STLN staff writer Olivia Bagg ’19 sits down with Grant Landau-Williams ’19, the director of Susan-Lori Parks’s Devotees in the Garden of Love, to learn a little bit about our first lab of the semester.

Poster Design by Finley Martin ’19

OB: Why did you choose this play and why do you think it’s important to be done now?

GLW: I chose this show because it gives voice—a uniquely feminine voice—to the way our society handles and perpetuates patriarchy. This is something that has, for as long as anyone can remember, plagued women and forced certain expectations upon them, as well as taught men to view women and femininity as lesser, or as a tool. It’s important that these truths be spoken about, particularly now, as the court hearings for Kavanaugh are underway. People, and specifically women, need to be heard on these issues, as they have been ignored for too long.

 

OB: What is your definition of love?

GLW: Love is something you can wholly dedicate yourself to without sacrificing yourself at all. Love builds up both participants and enriches them, be it love between two people, or love of an idea, like art.

 

OB: I’ve read that Suzan-Lori Parks can be very unconventional in her writing. Can you speak to this?

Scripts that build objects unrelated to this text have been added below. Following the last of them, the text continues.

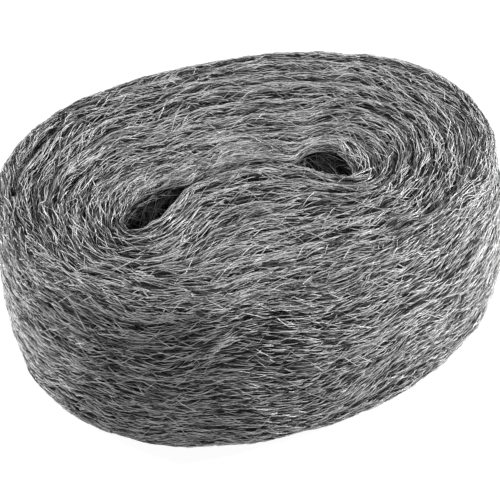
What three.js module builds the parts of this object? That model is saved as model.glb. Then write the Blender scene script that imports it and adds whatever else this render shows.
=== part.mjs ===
// A roll of steel wool: one long ribbon of fine steel fibres, wound flat on itself.
// It was wound round a flat plate that was then drawn out, so every turn is a long oval
// round a closed slit, and the slit stays open only at its two ends, as two eyes.
//
// Millimetres, +Z up. The roll lies on its underside, on the plane z = 0, with the origin
// under the middle of its length and width. Its length runs along X.

import * as THREE from "three";
import { mergeVertices } from "three/addons/utils/BufferGeometryUtils.js";

// The roll as a whole, measured at the fullest height of its wall.
const ROLL_LENGTH = 150;
const ROLL_WIDTH = 115.5;
// The ribbon stands on edge, so its width is the height of the roll.
const RIBBON_WIDTH = 56;

// The outline of the roll, a full oval that is a little uneven, as a hand-wound one is.
// A fullness of 2 is an ellipse, and a higher one is squarer.
const OUTLINE_FULLNESS = 2.16;
const END_DIFFERENCE = -0.02;
const LOBE_SHARE = 0.025;
const LOBE_ANGLE = THREE.MathUtils.degToRad(14);

// The side wall: rounded above and below, slightly bellied, and spread at the foot.
const TOP_EDGE_RADIUS = 6.2;
const BOTTOM_EDGE_RADIUS = 7.8;
const WALL_BELLY = 1.2;
const FOOT_SPREAD = 3;

// The winding. The ribbon thins out to nothing over its first turn and over its last one.
const TURNS = 9;
const OUTER_END_ANGLE = THREE.MathUtils.degToRad(222);
const SHORTEST_FEATHER = 0.14;
const WANDER_SHARE = 0.11;
const WANDERS_PER_TURN = 2.37;

// The section of one turn, where it shows on the faces of the roll.
const GROOVE_DEPTH = 3.2;
const CREST_ROUNDNESS = 2.6;
const TURN_UNEVENNESS = 1.1;
const UNEVENNESS_PER_TURN = 0.83;

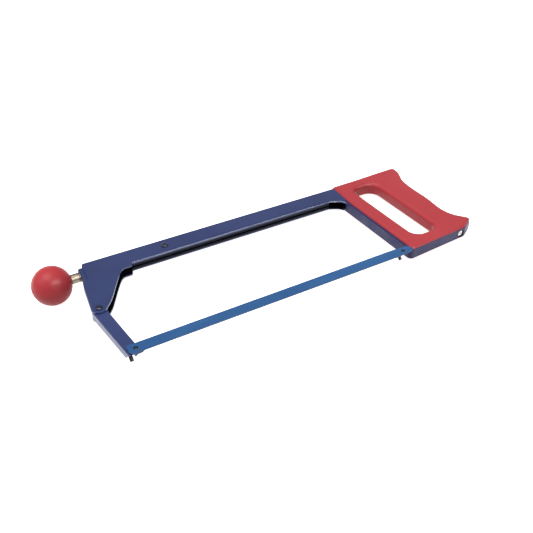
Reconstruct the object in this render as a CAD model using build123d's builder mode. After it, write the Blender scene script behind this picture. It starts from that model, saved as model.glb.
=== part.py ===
"""Hacksaw with a D handle, a swinging front arm and a ball tension knob.

The saw lies on its side: +X from knob to handle, +Y from blade to spine,
+Z out of the side the blade is mounted on. Millimetres.
"""
import os
from math import cos, radians, sin, tan

from build123d import *

# ---- driving dimensions, saw frame: x = 0 at the front blade hole, y = 0 on the blade line
blade_span = 300.0
blade_width = 13.2
blade_thick = 0.65
blade_z = 6.45
blade_hole_r = 2.3
tooth_pitch = 25.4 / 18
tooth_depth = 0.8

knob_r = 20.0
knob_x = -34.4
screw_y = 135.4
screw_r = 3.0
screw_tip_x = 82.0
ferrule_r = 5.0

sheet = 1.5
spine_half = 6.0
spine_top = 149.0
fold_y = 124.7
fold_r = 2.4
flank_y = 119.6
slit_half = 1.0
tail_x = 328.0
tail_y = 117.0
rivet_places = [(316.0, 0.0), (322.0, 0.0)]
strap_rivet_r = 2.0
strap_rivet_head_r = 2.9

pivot_x = -8.3
pivot_y = 70.5
arm_half = 4.4
strap_x = 308.5
strap_thick = 3.0
strap_half = 5.75
strap_low = -2.9
handle_half = 8.0
handle_top = 153.5
handle_rear = 410.6

rivet_r = 2.5
rivet_head_r = 3.8
rivet_head_h = 1.9
pin_r = 1.85
shank_r = 1.45
bush_r = 3.5
run = 0.05
front_offset = blade_hole_r - pin_r - run

# centre of the whole saw, so that the origin sits under the middle of it
handle_reach = 410.1
blade_nose = 8.0
x_mid = (knob_x - knob_r + handle_reach) / 2
y_mid = (screw_y + knob_r - blade_nose) / 2
MID = Plane(origin=(-x_mid, -y_mid, knob_r))
inner_half = spine_half - sheet


def across(x, y, z=0.0):
    """Plane looking along +X at a saw-frame point."""
    return Plane(origin=(x - x_mid, y - y_mid, z + knob_r), x_dir=(0, 1, 0), z_dir=(1, 0, 0))


def slanted(x, y, z):
    """Plane facing down and back at 45 degrees, square to the second pair of blade pins."""
    return Plane(origin=(x - x_mid, y - y_mid, z + knob_r), x_dir=(1, 0, 0), z_dir=(0, -1, -1))


def near(shapes, x, y):
    """The vertex of a sketch closest to a point."""
    return shapes.sort_by_distance((x, y, 0))[0]


def box(x_from, x_to, y_from, y_to):
    """A rectangle between two pairs of limits, in the sketch being drawn."""
    with Locations(((x_from + x_to) / 2, (y_from + y_to) / 2)):
        Rectangle(x_to - x_from, y_to - y_from)


# ---- spine: one pressed channel with cheeks at the front and a tail inside the handle
nose = [(1.0, spine_top), (-1.0, 142.5), (-1.2, 119.2), (-6.4, 117.6)]
nose_rounds = [2.0, 2.5, 1.2]
cheek_front = (-9.9, 95.0)
cheek_throat = [(4.0, 73.4), (9.0, 80.4), (14.5, 89.6), (21.0, 100.5), (27.5, 111.0), (32.0, 116.9)]
cheek_r = 7.4
cheek_angles = [167.2, 264.3, 324.1]
flank_start = (38.0, flank_y)
flank_end = (44.0, flank_y)
fold_start = (46.6, fold_y)
fold_end = (291.0, fold_y)
gusset = [(297.5, 122.6), (302.5, flank_y), (306.5, 114.9), (strap_x, 109.7)]
cheek_inside = (-21.0, 45.0, 57.0, 127.0)
gusset_inside = (292.0, strap_x, 97.0, 127.0)
slit = (40.0, 340.0, 110.0, 130.0)
spine_rivet_x = 88.0
spine_rivet_y = 136.4


def on_cheek(angle):
    """A point on the round foot of the cheeks, about the pivot."""
    return pivot_x + cheek_r * cos(radians(angle)), pivot_y + cheek_r * sin(radians(angle))


with BuildPart() as frame_spine:
    with BuildSketch(MID):
        with BuildLine():
            Polyline(gusset[-1], (strap_x, tail_y), (tail_x, tail_y), (tail_x, spine_top), *nose)
            front = ThreePointArc(nose[-1], cheek_front, on_cheek(cheek_angles[0]))
            foot = ThreePointArc(front @ 1, on_cheek(cheek_angles[1]), on_cheek(cheek_angles[2]))
            throat = Spline(foot @ 1, *cheek_throat, flank_start, tangents=[foot % 1, (1, 0)])
            Polyline(throat @ 1, flank_end, fold_start, fold_end)
            Spline(fold_end, *gusset, tangents=[(1, 0), (0.25, -1)])
        make_face()
        for corner, radius in zip([nose[0], nose[2], nose[3]], nose_rounds):
            fillet(near(vertices(), *corner), radius)
        fillet(near(vertices(), *flank_end), 1.6)
    extrude(amount=spine_half, both=True)
    fillet(edges().filter_by(Axis.X).filter_by(lambda e: e.length > 200).group_by(Axis.Y)[0], fold_r)
    fillet(edges().filter_by(Axis.X).group_by(Axis.Y)[-1], sheet)
    # inside of the channel: open in front and under the cheeks, closed by two lips along the middle
    with BuildSketch(MID):
        box(-tail_x, tail_x, fold_y + sheet, spine_top - sheet)
        box(*cheek_inside)
        box(gusset_inside[0], tail_x, tail_y + sheet, fold_y + 2 * sheet)
        box(*gusset_inside)
    extrude(amount=inner_half, both=True, mode=Mode.SUBTRACT)
    with BuildSketch(MID):
        box(*slit)
    extrude(amount=slit_half, both=True, mode=Mode.SUBTRACT)
    with BuildSketch(MID.offset(-2 * spine_half)):
        with Locations((pivot_x, pivot_y), (spine_rivet_x, spine_rivet_y)):
            Circle(rivet_r)
    extrude(amount=4 * spine_half, mode=Mode.SUBTRACT)
    # holes for the two rivets that join the tail's lips to the strap's tab
    with BuildSketch(Plane(origin=(-x_mid, tail_y - y_mid, knob_r), x_dir=(1, 0, 0), z_dir=(0, 1, 0))):
        with Locations(*rivet_places):
            Circle(strap_rivet_r)
    extrude(amount=sheet, mode=Mode.SUBTRACT)
frame_spine.part.label = "frame_spine"

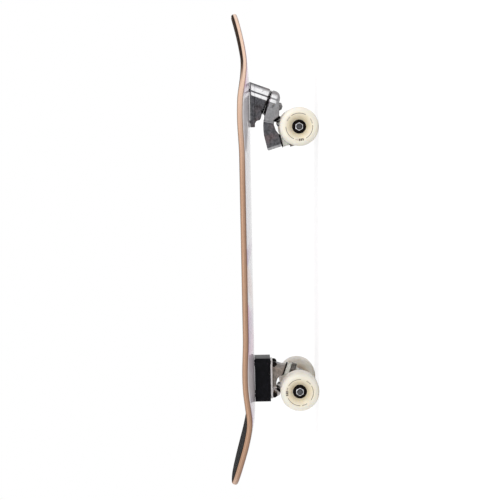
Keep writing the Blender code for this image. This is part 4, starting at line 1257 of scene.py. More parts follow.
@dataclass
class Deck:
    """The pressed deck, its grip tape and its eight deck bolts."""

    place: Matrix
    mounts: Flat
    length: float = 0.813
    thickness: float = 0.010
    half_width: float = 0.125
    taper: float = 0.015
    taper_length: float = 0.350
    widest_at: float = 0.060
    ends: tuple[DeckEnd, DeckEnd] = (
        DeckEnd("Nose", 1, 0.131, 0.445, math.radians(16.5), 0.150, 2.8, 0.2575, 0.332),
        DeckEnd("Tail", -1, 0.1362, 0.1145, math.radians(16.2), 0.120, 3.0, 0.2275, 0.337))
    concave: float = 0.0088
    concave_power: float = 1.7
    flare: float = 0.0026
    flare_reach: float = 0.068
    flare_offset: float = 0.018
    flat_half_width: float = 0.031
    edge_radius: float = 0.0035
    edge_steps: int = 12
    columns: int = 41
    crowding: float = 0.8
    stations: int = 220
    grip_lift: float = 0.00005
    grip_inset: float = 0.0046
    grip_thickness: float = 0.0006
    grip_edge: float = 0.0004
    grip_hole: float = 0.0054
    bolt_spacing: Flat = (0.0540, 0.0413)
    bolt_radius: float = 0.0024
    bolt_lengths: Flat = (0.0171, 0.0487)
    bolt_thread: Thread = Thread(0.0008, 0.0003)
    bolt_thread_length: float = 0.012
    head_depth: float = 0.0030
    head_rim: float = 0.0004
    recess_half_width: float = 0.0005
    recess: Outline = ((0.0028, 0.001), (0.0026, -0.0001), (0.0008, -0.0019))

    def section(self, low: float, high: float, inset: float, edge: float) -> list[Place]:
        """Return a sheet's section.

        Args:
            low: the lower face's height over the deck's underside.
            high: the upper face's height.
            inset: how far the edge stays inside the deck's outline.
            edge: the rounding of the edge.

        Returns:
            Points once round, each (share of the half width, height, distance inside the outline).
        """
        def bowed(value: float) -> float:
            """Return a value from -1 to 1 pushed outwards."""
            return math.copysign(abs(value) ** self.crowding, value)

        shares = [bowed(-1.0 + 2.0 * step / (self.columns - 1)) for step in range(self.columns)]
        bottom = [(share, low, inset + edge) for share in shares]
        top = [(share, high, inset + edge) for share in reversed(shares)]
        middle, half = (low + high) / 2.0, (high - low) / 2.0
        right, left = [], []
        for step in range(1, self.edge_steps):
            angle = math.pi * step / self.edge_steps
            depth = inset + edge * (1.0 - math.sin(angle))
            level = middle - bowed(math.cos(angle)) * half
            right.append((1.0, level, depth))
            left.append((-1.0, 2.0 * middle - level, depth))
        return bottom + right + top + left

    def tree(self) -> Tree:
        """Return the tree that shapes a sheet to the deck: outline, kicks, concave and flares."""
        labels = ("Stations", "Length", "Thickness", "Half width", "Flat half width", "Taper",
                  "Taper length", "Widest at", "Concave", "Concave power", "Flare", "Flare reach")
        sizes = {label: getattr(self, label.lower().replace(" ", "_")) for label in labels}
        sizes["Front flare at"] = self.mounts[0] - self.flare_offset
        sizes["Rear flare at"] = self.mounts[1] + self.flare_offset
        for end in self.ends:
            sizes |= end.sizes
        tree = Tree("pressed_sheet", sizes)
        count = tree.given_count()
        grid, row, place_in_row = tree.grid(tree["Stations"] + 1.0, count + 1.0)
        share, height, inset = tree.given_point(tree.math("MODULO", place_in_row, count))
        at, half = self.rim(tree, row / tree["Stations"] * math.pi, inset)

        rise, slope = self.kick(tree, at)
        y = half * share
        flat = tree["Flat half width"]
        room = tree.math("MAXIMUM", half + inset - flat, 0.01)
        out = tree.math("MAXIMUM", tree.math("ABSOLUTE", y) - flat, 0.0) / room
        level = rise + self.dish(tree, at) * out ** tree["Concave power"]
        spot = tree.vector(
            at - height * tree.math("SINE", slope), y, level + height * tree.math("COSINE", slope))
        through = tree.keeping(tree.placed(grid, spot), "through", height / tree["Thickness"])
        rim = 1.0 - tree.clamp(inset / self.edge_radius)
        tree.close(tree.welded(tree.keeping(through, "rim", rim)))
        return tree

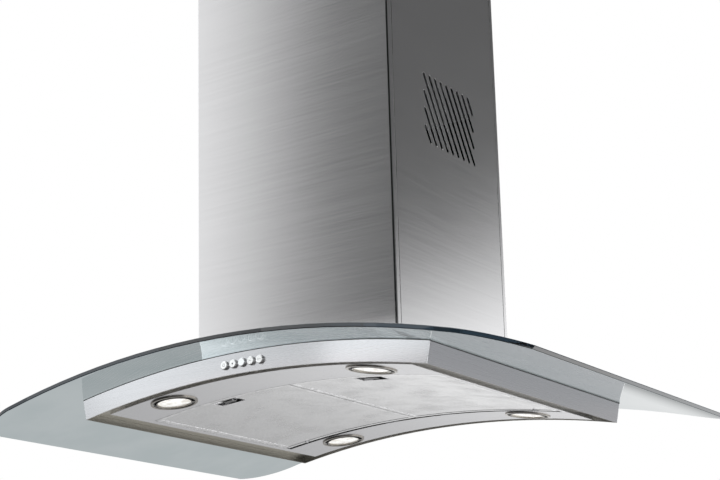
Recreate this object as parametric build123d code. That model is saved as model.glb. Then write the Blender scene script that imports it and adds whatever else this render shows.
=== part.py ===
from build123d import *

import os
from math import asin, cos, radians, sin, sqrt, tan

# Island cooker hood: a bent glass canopy over a shallow arched body, with a telescopic chimney.
# Millimetres. X runs left to right seen from the front, Y from front to rear, Z up.
# The origin is the centre of the ceiling frame's top face, which lies against the ceiling.
# The pieces are modelled about the glass: there z = 0 is the top of the arch on the glass's
# underside, and "depth" is the distance below that arch, measured square to it. "s" is the arc
# length along the glass's underside from its middle, positive to the right.

# ---- allowances ----
SEAT = 0.2                   # gap between pieces that lie on each other
SCREW_CLEARANCE = 0.05       # round a screw in its hole
PRESS_GAP = 0.02             # round a pin that is pressed into its seat
OVER = 1.0                   # how far a cutter starts before and ends after what it cuts
SPILL = 9.0                  # the same where nothing else is near
CUT_REACH = 60.0             # reach of cutters up and down through the canopy's layers

# ---- glass canopy ----
GLASS_WIDTH = 898.0          # straight across, between the side edges
GLASS_DEPTH = 698.0          # front to rear
GLASS_THICKNESS = 6.0
GLASS_RADIUS = 1488.0        # bend radius of the underside
GLASS_CORNER_RADIUS = 82.0
GLASS_EDGE_ROUND = 1.2
GLASS_CORNER_REACH = 4.0     # the corners' outline past the side edges
AIRWAY_WIDTH = 250.0         # opening in the glass, the deck and the base plate
AIRWAY_DEPTH = 206.0
AIRWAY_CORNER_RADIUS = 18.0
GASKET = 1.5                 # thickness of the rubber under and over the glass
GASKET_STRIP = 11.0          # width of the gasket strips

# ---- arched body under the glass ----
GLASS_SIDE_REACH = 152.0     # how far the glass stands out past the body at each side
GLASS_END_REACH = 78.0       # and at the front and rear
BODY_HEIGHT = 30.5           # glass underside to the walls' lower edge
BODY_SHEET = 1.2
WALL_FLANGE = 13.0           # top flange of the walls, turned inwards
RIM_RECESS = 10.0            # height of the shadow gap round the inner panel
CHANNEL_SIDE = 34.0          # width of the shadow gap at the left and right
CHANNEL_END = 16.5           # width of the shadow gap at the front and rear
RIM_INNER_LAP = 9.0          # how far the rim frame reaches in over the inner panel
CORNER_SEAM = 0.4            # open seam between the front and side walls

# ---- grease filters ----
PANEL_SIDE_LAND = 9.0        # inner panel's strip beside the filters
PANEL_END_LAND = 88.0        # inner panel's front and rear strips, from the filters' ends
FILTER_THICKNESS = 9.0
FILTER_BORDER = 7.0
FILTER_LIP = 1.0             # sheet under the mesh at the frame's edge
FILTER_SIDE_GAP = 1.0        # to the middle line, to the panel's sides and to its front edge
FILTER_REAR_GAP = 8.0
MESH_FIT = 0.4
MESH_SKIN = 1.2              # thickness of the folded mesh pack's bottom and sides
HINGE_SIDE_INSET = 26.0      # middle of a filter's hinge in from the filter's outer side
HINGE_INSET = 3.0            # hinge axis in from the filter's rear edge
HINGE_BOSS_LENGTH = 36.0
HINGE_PIN_RADIUS = 1.5
HINGE_PIN_CLEARANCE = 0.05
HINGE_EAR = 2.0              # thickness of the ears that hold the pin
HINGE_EAR_RADIUS = 3.4
HINGE_SIDE_GAP = 0.5
HINGE_NOTCH_GAP = 0.6        # round the ears, in the filter's frame
HINGE_EAR_REACH = 10.0       # from the filter bay's rear edge to the back of an ear's foot
HINGE_EAR_RISE = 2.0         # how far the ears' back stands over their knuckle
HINGE_EAR_ROOT = 0.3         # how deep the ears' foot runs into the panel
HINGE_EAR_STEP = 0.5         # undercut in front of the foot
REST_TONGUE_S = 52.0         # tongue that carries the filter's inner rear corner
REST_TONGUE_WIDTH = 24.0
REST_TONGUE_REACH = 5.0
REST_TONGUE_SHEET = 1.0
REST_TONGUE_ROOT = 2.0       # tongue's length inside the filter's frame

# ---- filter latches ----
LATCH_WIDTH = 46.0
LATCH_LENGTH = 26.0
LATCH_FRONT = 9.0            # from the filter's front edge to the latch housing
LATCH_WALL = 1.5
LATCH_PULL_WIDTH = 18.0
LATCH_PULL_LENGTH = 10.0
LATCH_PULL_SHEET = 1.2
LATCH_TRAVEL = 5.0
LATCH_BOLT_WIDTH = 12.0
LATCH_BOLT_THICKNESS = 2.0
LATCH_BOLT_FIT = 0.2
LATCH_BOLT_WAY = 1.0         # free at each side of the bolt through the mesh
LATCH_TOP_GAP = 1.0          # housing's top under the filter's top
LATCH_PULL_RECESS = 0.3      # finger pull's face in from the housing's lower edge
LATCH_PLATE_DEPTH = 3.0      # from the filter's underside up to the sliding plate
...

GLW: Suzan-Lori Parks writes in a vernacular that not everyone knows, and she frames things in ways that are not always linear or logical. I think it challenges the audience to really listen to the words she’s expertly crafted, and to hopefully let go of any notion of what a play “should” be. It invites the audience to go along for the ride and discern what they can from it, knowing they might not get every little thing. This way each person’s takeaway is unique to them.

 

OB: What challenges have presented themselves as a result of her unconventional ways of writing?

GLW: I think this has made table work a little challenging. It’s not clear exactly what is happening at each moment and so it can be hard to determine character motivations. We did a lot of devising, though, to hopefully capture the feeling of what is happening, rather than doing what is literally happening in the script. I think she left things open enough that we can comfortably say we’re not betraying her vision.

 

OB: What do you hope the theater department gets out of this show?

GLW: I hope that this show helps the department looks at the ways it is perpetuating patriarchy and that it will shift some of the old energy that no longer serves the students here.